At $290,000 for the 500-mile version, the Tesla Semi undercuts every other Class 8 BEV on the market. Tesla has also revealed Megacharger pricing at $188,000 per unit, giving fleet operators clarity on the full cost stack for the first time.

This is a big deal for Tesla’s Semi program. A 370-unit order from a single operator is the kind of commercial validation that signals the electric truck market is moving beyond pilot programs and into real-scale deployment.

What makes this particularly notable is WattEV’s history. This is a company that went heavy on Nikola trucks — at least 36 Nikola Tre BEVs — and watched that investment lose its support structure when Nikola collapsed into bankruptcy. WattEV operated those trucks, learned from the experience, and chose Tesla through a competitive RFP process. That’s a meaningful endorsement.

WattEV’s vertically integrated approach — owning the trucks, the charging depots, and the logistics platform — is probably the right model for scaling electric freight. Individual fleet operators face too many chicken-and-egg problems with charging infrastructure. WattEV eliminates that by building the full stack.

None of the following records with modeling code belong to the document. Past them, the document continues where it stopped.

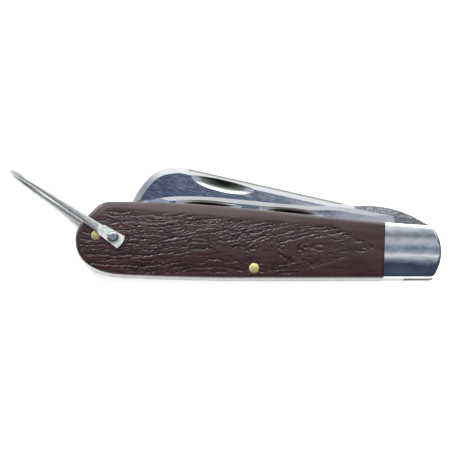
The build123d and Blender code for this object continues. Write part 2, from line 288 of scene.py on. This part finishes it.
@dataclass(frozen=True)
class GroundBlade:
    """Blade steel: ground and polished along its faces, left matt on the tang.

    The grind is bright and fine near the tip and more worn towards the tang.
    """

    name: str
    node_name: str
    tang_start: float
    turn: float
    nick_corner: tuple[float, float]
    # The nick's painted shade, then its painted olive reflection.
    nick_painted_shade: str
    nick_painted_reflection: str
    tip_colour: str = "6c7590"
    ground: str = "7f879a"
    worn_colour: str = "dcdde2"
    scratch: str = "b4b9c6"
    # Bright polish for scratches and bevels, also a painted highlight on the bevels and the nick's rim.
    polish_and_highlight: str = "f4f4f5"
    tang_dark: str = "56585d"
    tang_light: str = "a2a4aa"
    fine: float = 0.15
    worn: float = 0.36
    buffed_roughness: float = 0.12
    tang_roughness: float = 0.5
    def material(self) -> bpy.types.Material:
        """Build the steel's material."""
        made, tree, shader = new_material(self.name)
        shader.inputs["Metallic"].default_value = 1.0
        coords = node(tree, "ShaderNodeTexCoord")
        place = node(tree, "ShaderNodeSeparateXYZ", {"Vector": coords.outputs["Object"]})
        x = place.outputs["X"]
        tang = mapped(tree, x, 0.0, 1.0, self.tang_start, self.tang_start + 0.5 * MM)
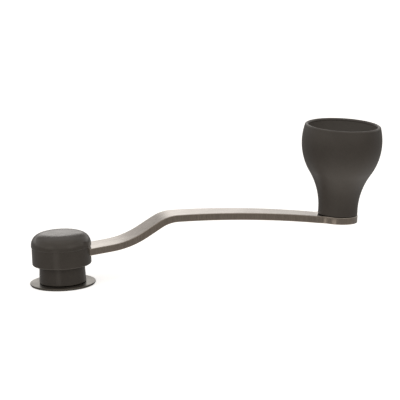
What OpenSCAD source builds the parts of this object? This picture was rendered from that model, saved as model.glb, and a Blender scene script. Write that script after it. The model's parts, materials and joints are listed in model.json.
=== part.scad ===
// Window crank operator: a flat cranked bar with a splined hub at one end and
// a free-spinning cup-shaped knob at the other. All sizes are millimetres.
// Origin: the hub axis at the back face of the wall gasket. +Z leaves the
// wall, +X runs along the arm towards the knob.

/* [Arm] */
// Distance from the hub axis to the middle of the knob's eye
throw_len = 110; // [90:1:130]
// Thickness of the flat bar
arm_t = 2.75; // [1.8:0.05:3.3]
// Width of the bar at the hub
arm_w_hub = 11.4; // [8:0.1:12.4]
// Width of the bar at the knob
arm_w_knob = 9; // [6:0.1:11]
// Radius of the round eye under the knob
eye_r = 7.75; // [6.5:0.05:9]
// Radius of the hollow corner between the bar and the eye
eye_fillet = 5; // [2:0.5:8]
// Radius of the round end inside the hub
hub_eye_r = 7.3; // [6.4:0.1:8]

/* [Arm bends] */
// How far inside the skirt's face the bar starts to rise
rise_in = 2.2; // [0.5:0.05:2.5]
// First gentle slope, in degrees
rise_angle = 4; // [0:0.5:8]
// Length of the straight stretch on the first slope
rise_len = 7.9; // [4:0.1:12]
// Steepest slope of the step, in degrees
step_angle = 28; // [20:0.5:40]
// Length of the straight stretch on the step
step_len = 6.6; // [3:0.1:12]
// Downward slope just past the crest, in degrees
crest_angle = 2.6; // [0:0.1:4]
// Downward slope where the bar reaches the eye, in degrees
end_angle = 10.9; // [7:0.1:12]
// Tilt of the eye and the knob away from the hub, in degrees
knob_tilt = 6.2; // [4:0.1:8]
// Bend radius at the start of the first slope
rise_bend_r = 25; // [20:1:40]
// Bend radius at the foot of the step
foot_bend_r = 34; // [15:1:45]
// Bend radius at the crest
crest_bend_r = 14; // [8:1:25]
// Bend radius beside the eye
eye_bend_r = 20; // [10:1:40]

/* [Escutcheon] */
// Radius of the metal disc against the wall
disc_r = 12.5; // [11:0.1:18]
// Thickness of the metal disc
disc_t = 0.5; // [0.4:0.1:1]
// Thickness of the gasket behind the disc
gasket_t = 0.4; // [0.3:0.1:1]
// Radius of the shaft's way through the disc
disc_hole_r = 5.2; // [4.8:0.1:6]

/* [Hub shell] */
// Radius of the neck where it meets the skirt
neck_r = 8.65; // [8.5:0.05:9.6]
// How much wider the neck is at its foot
neck_draft = 0.3; // [0:0.05:0.6]
// Height of the neck, from the disc to the skirt
neck_h = 7; // [6:0.1:10]
// Radius of the skirt
skirt_r = 11.3; // [10.9:0.05:13.6]
// Height of the skirt
skirt_h = 6.9; // [6.2:0.1:9]
// Wall of the skirt
skirt_wall = 1.45; // [1.2:0.05:1.8]
// Overhang of the cap past the skirt
cap_step = 0.2; // [0:0.05:0.5]
// Space between the hub nut and the inside of the cap
cap_room = 0.53; // [0.3:0.01:3]
// Height of the cap's upright edge, under its dome
cap_band = 0.6; // [0.3:0.1:1.5]
// Fullness of the dome: a higher number is flatter on top and rounder at the side
dome_power = 5.3; // [3:0.1:8]
// Wall of the cap
cap_wall = 1.3; // [1:0.1:1.6]

/* [Hub core] */
// Radius of the splined bore that takes the operator's shaft
shaft_r = 4; // [3:0.05:4.2]
// Number of spline grooves in the bore
spline_n = 12; // [6:1:16]
// Width of one spline groove
spline_w = 0.45; // [0.3:0.05:0.7]
// Depth of one spline groove
spline_d = 0.35; // [0.2:0.05:0.5]
// Outer radius of the core
core_r = 5.8; // [5.3:0.1:6.4]
// Radius of the core's foot flange
foot_r = 7.3; // [6.8:0.1:7.4]
// Thickness of the core's foot flange
foot_t = 1.2; // [0.8:0.1:1.6]
// Radius of the spigot that carries the arm
spigot_r = 4.9; // [4.5:0.1:5.2]
// Distance across the spigot's two flats
spigot_flats = 8.2; // [7:0.1:9]
// Thread radius of the shaft's end and the hub nut
stud_r = 2.5; // [2:0.5:3]

/* [Knob] */
// Height of the knob along its axis
knob_h = 34.9; // [28:0.1:42]
// Radius of the knob's stem
stem_r = 7.6; // [7:0.05:9]
// Largest radius of the knob
belly_r = 15.5; // [13:0.1:18]
// Height of the largest radius
belly_h = 28.4; // [26:0.1:31]
// Radius of the hollow flare above the stem
flare_r = 26; // [20:0.5:30]
// Height where the flare starts
flare_h = 2; // [1:0.1:4]
// Wall of the cup
cup_wall = 1.5; // [1.2:0.1:2.2]
// Height of the cup's floor
cup_floor = 13; // [11.5:0.1:16]

/* [Knob bearing] */
// Radius of the spindle's journal
journal_r = 2.75; // [2:0.05:3]
// Outer radius of the bushes' sleeves
bush_r = 3.75; // [3.5:0.05:4.2]
// Radius of the bushes' flanges
bush_flange_r = 5.2; // [4.8:0.1:5.6]
// Length of each bush under its flange
bush_len = 4.2; // [3:0.1:5]
// Radius of the rivet shank through the arm
rivet_r = 3; // [2.5:0.1:3.5]
// Radius of the spindle's collar
collar_r = 4.6; // [4:0.1:5]

/* [Hidden] */
$fn = 96;

// Clearances
fit_gap = 0.05;   // pieces that seat in one another and don't move
run_gap = 0.05;   // journal in its bush, radially
slip_gap = 0.04;  // faces that turn past each other under light load
turn_gap = 0.15;  // faces that turn past each other and never touch
mould_gap = 0.15; // moulded pieces round the arm and in each other

// Small sizes
edge = 0.3;          // chamfers and rounded edges
friction_t = 0.5;    // friction washer
spring_t = 0.25;     // sheet of both disc springs
spring_h = 0.6;      // height of both disc springs as fitted
lip_h = 0.6;         // peened lip of the core over the arm
lip_over = 0.6;      // how far the lip reaches past the spigot
web_t = 1.6;         // metal between the shaft's end and the arm's seat
seat_drop = 0.33;    // the arm's seat, below the middle of the skirt
washer_t = 0.6;      // plain washer and lock washer
washer_r = 2 * stud_r;
lock_washer_r = 1.9 * stud_r;
tooth_root_r = 1.45 * stud_r;
tooth_n = 8;         // slots between the lock washer's teeth
tooth_gap = 0.6;     // width of each slot
nut_flats = 3.2 * stud_r;
nut_h = 2.7;
stud_gap = 0.25;     // play round the stud, radially
stud_way_r = stud_r + stud_gap;
thrust_t = 0.4;      // thrust washer under the knob
bush_flange_t = 0.8;
top_washer_t = 0.5;
ring_t = 0.6;        // retaining ring
ring_depth = 0.6;    // its groove in the spindle
ring_over = 1.4;     // how far it reaches past the journal
ring_mouth = 0.9;    // half its mouth, as a share of its inner radius
plier_r = 0.5;       // holes in its two ends
plier_at = 0.62;     // their places, as a share of its outer radius
spindle_end = 0.8;   // spindle past the retaining ring
collar_t = 0.8;
peen_h = 0.5;        // peened head under the eye
peen_over = 1.2;
boss_wall = 1.3;     // inner boss of the housing
rib_t = 1;
rib_n = 6;
snap_r = 0.25;       // snap bead of the cap
plug_depth = 2.6;    // cap's plug inside the skirt
plug_wall = 1;
cup_fillet = 2.5;    // corner between the cup's wall and floor
eye_lead = 1.5;      // flat stretch of the bar before the eye
arc_n = 16;          // segments in one arc of an outline
dome_n = 24;         // segments in the dome's outline
through = 60;        // long enough to pass right through the part

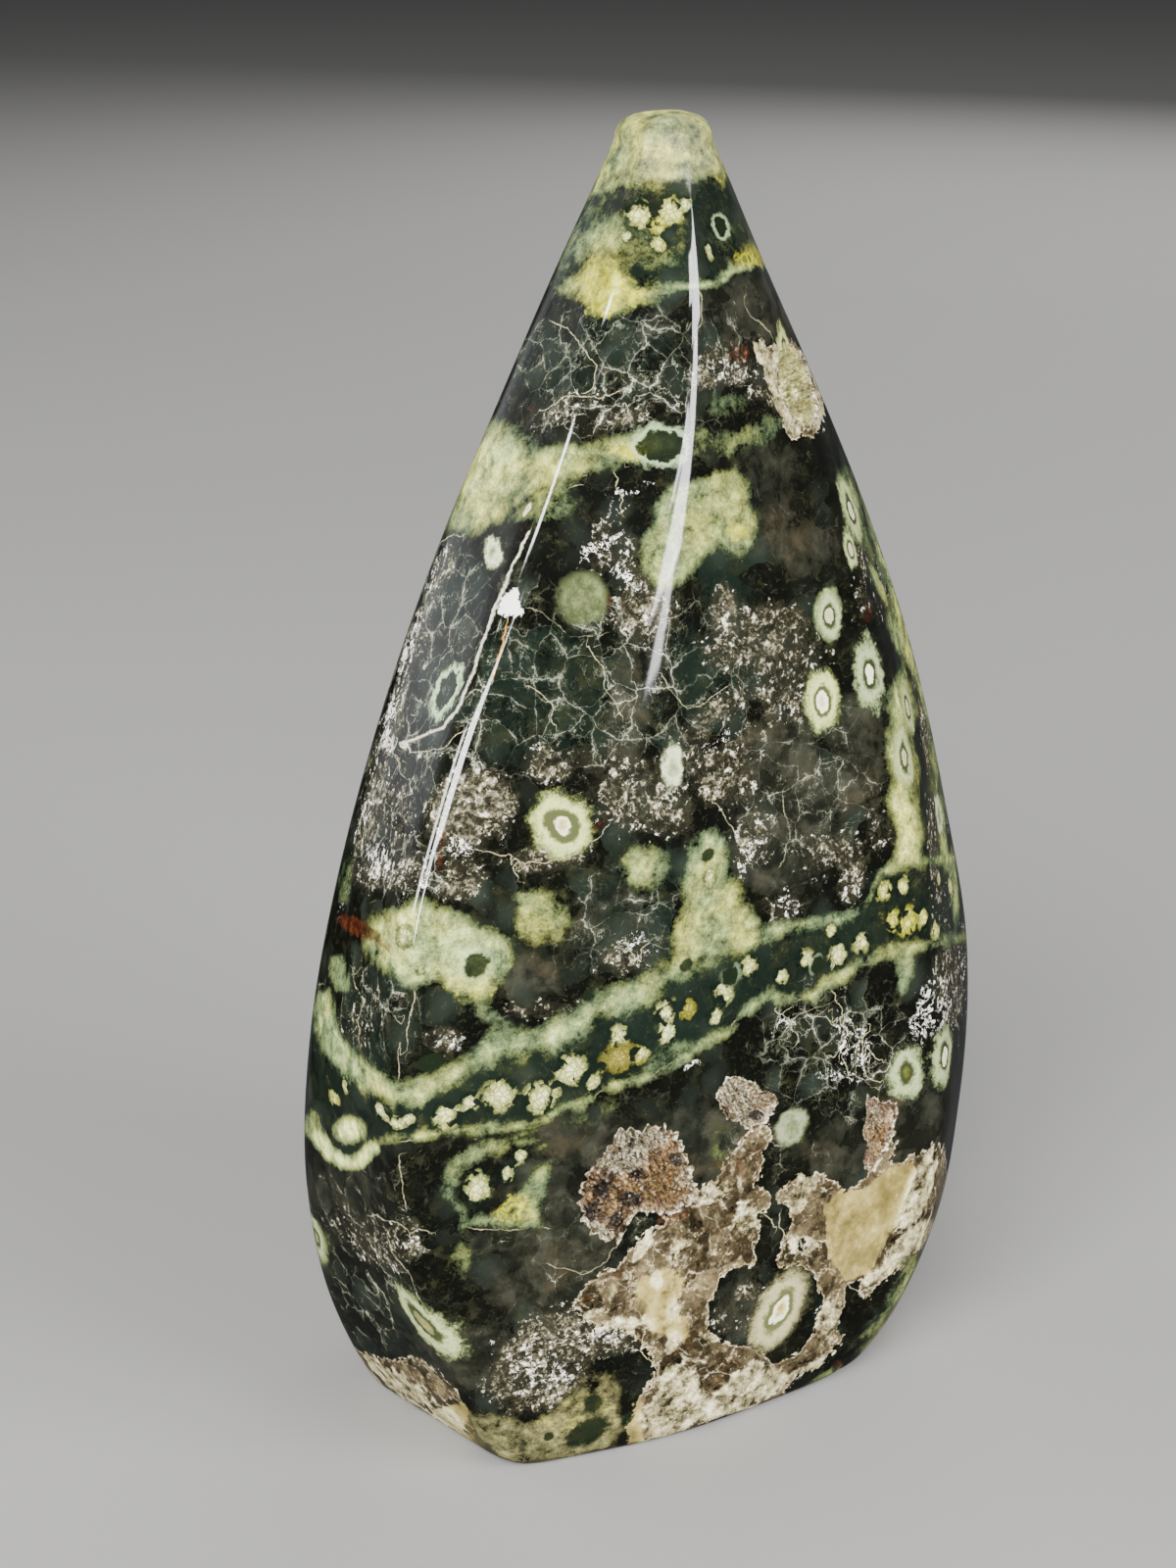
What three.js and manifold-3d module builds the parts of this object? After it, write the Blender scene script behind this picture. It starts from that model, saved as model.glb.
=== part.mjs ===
// Jasper teardrop: one polished freeform stone with a flat sawn base and four small vugs.
// Millimetres, +Z up, the broad front face towards -Y, the narrow side wall towards -X.
import * as THREE from 'three';
import { mergeVertices } from 'three/addons/utils/BufferGeometryUtils.js';
import Module from 'manifold-3d';

// Overall sizes
const HEIGHT = 140;              // resting face to the blunt tip
const DOME_START = 137;          // the rounded tip begins here
const DOME_POWER = 2.4;          // 2 is a half ellipse, more is blunter
const BASE_EDGE = 1.2;           // worn edge round the sawn base
const SHARPNESS = 24;            // how tight the soft ridges between the faces are
const COLUMNS = 76;              // points round each section
const RISES = 29;                // steps between the base edge and the tip
const OUTLINE_MIDDLE = [2.42, -0.92];

// Gap between the rock and the crystal crusts, and the height of the crystal points
const CRUST_GAP = 0.3;
const CRUST_THICKNESS = 0.7;
const CRYSTAL_POINT = 0.8;

// Corners of the cross-section at each height, x and y, going round from the ridge at front left
const STATIONS = [0, 4, 12, 26, 44, 62, 80, 96, 112, 126, 137];
const CORNERS = [
  { name: 'left ridge',
    x: [-23.8, -26.3, -30, -35.3, -37.8, -36.2, -29.9, -21.5, -12.8, -6.4, -0.9],
    y: [-17.6, -18.6, -19.2, -19.3, -18.8, -17.6, -15.9, -13.2, -9.9, -7.2, -3.5] },
  { name: 'middle ridge',
    x: [-5, -5.5, -6, -7, -8, -9, -9.5, -5, -0.6, 1, 3],
    y: [-21, -22.2, -23.2, -23.4, -22.9, -21.2, -19.2, -17, -14, -11, -5.5] },
  { name: 'right shoulder',
    x: [18, 21, 25, 28, 28, 26, 22.5, 19, 14, 10, 7],
    y: [-18.8, -20, -21, -21.4, -20.8, -18.8, -16.2, -13, -9.6, -7.4, -3.6] },
  { name: 'right edge',
    x: [30, 33.3, 38, 42.1, 43, 39.6, 34.9, 28.9, 21.5, 14.5, 9.5],
    y: [-10.5, -10, -9, -7, -6, -5, -4, -3, -2, -1, 0] },
  { name: 'right back',
    x: [28.5, 31.8, 36.4, 40.6, 41.5, 38.6, 34.4, 28.4, 21.2, 14.5, 9.5],
    y: [7, 7.5, 8, 9, 9, 8.5, 7.5, 6.5, 5, 4.5, 4] },
  { name: 'back right',
    x: [18, 20, 23, 26.5, 26.5, 25, 22.5, 18.5, 13.5, 9, 6.5],
    y: [17.6, 19, 20.6, 21, 20.6, 19, 17, 14, 11, 8.5, 5.5] },
  { name: 'back left',
    x: [-20, -21, -23, -25, -24.5, -22, -18.5, -14, -8, -2.5, 1],
    y: [17.6, 19, 20.6, 21, 20.6, 19, 17, 14.5, 11.5, 9, 5.5] },
  { name: 'left back',
    x: [-30, -32.2, -35.4, -37.9, -37.2, -33.3, -27.5, -21, -13.6, -6.6, -0.8],
    y: [6.5, 6, 6, 6, 5.6, 5.6, 5.2, 4.6, 3.6, 3, 2] },
];

// Vugs: a point on the face, the way the face looks, and the rim across (right) and up from it
const VUGS = [
  { node: 'large_vug_crust', at: [-11.4, -22.3, 33.9], faces: [-0.08, -1, 0.02], depth: 3.2,
    rings: 8, spokes: 34, colour: 0xa08a70,
    rim: [[6.2, -1.3], [5.3, 1.6], [4.3, 4.3], [1.8, 6], [0, 5.6], [-1.8, 6.5], [-3.2, 4.7],
      [-4.6, 3.2], [-6.2, 1.2], [-6.2, -2.5], [-4.8, -4.9], [-2.2, -6.2], [-1.3, -4.4],
      [-0.2, -3], [1.8, -3.7], [4.4, -4.3], [6.5, -3.2]] },
  { node: 'tooth_vug_crust', at: [1.6, -22.4, 40], faces: [0.03, -1, 0.05], depth: 1.9,
    rings: 4, spokes: 18, colour: 0xc2ab92,
    rim: [[3.8, -0.6], [1.6, 0.8], [0, 2.4], [-2.1, 3.3], [-3.5, 2], [-2.7, -0.3], [-0.8, -1.7],
      [1.3, -3.4], [2.7, -2.4]] },
  { node: 'side_vug_crust', at: [19, -21.9, 32.2], faces: [0.06, -1, 0.02], depth: 1.7,
    rings: 4, spokes: 18, colour: 0xb08a70,
    rim: [[2, -0.2], [2.3, 2.4], [0.4, 3], [-1.4, 4.4], [-1.3, 1.6], [-1, -1], [-1.7, -3.6],
      [-0.3, -4.6], [0.9, -2.8]] },
  { node: 'shoulder_vug_crust', at: [15.6, -7.3, 112.3], faces: [0.64, -0.7, 0.33], depth: 1.6,
    rings: 4, spokes: 20, colour: 0xd8d2b8,
    rim: [[5, -0.3], [5.2, 2], [2.9, 3.8], [0, 4.6], [-3, 4.3], [-4.2, 2.6], [-4.8, 0.8],
      [-4.2, -1.2], [-3.4, -2.9], [-1.6, -4.3], [1.8, -3.9], [4.4, -2.6]] },
];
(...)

The Port of Oakland partnership deploying 300+ Semis is especially significant. Port drayage is where electric trucks make the most economic and environmental sense — short-to-medium haul routes with predictable patterns and depot-based charging. If WattEV can prove the model there, the path to their nationwide expansion goal becomes much clearer.

We expect more large orders to follow as Tesla ramps Semi production at its new factory.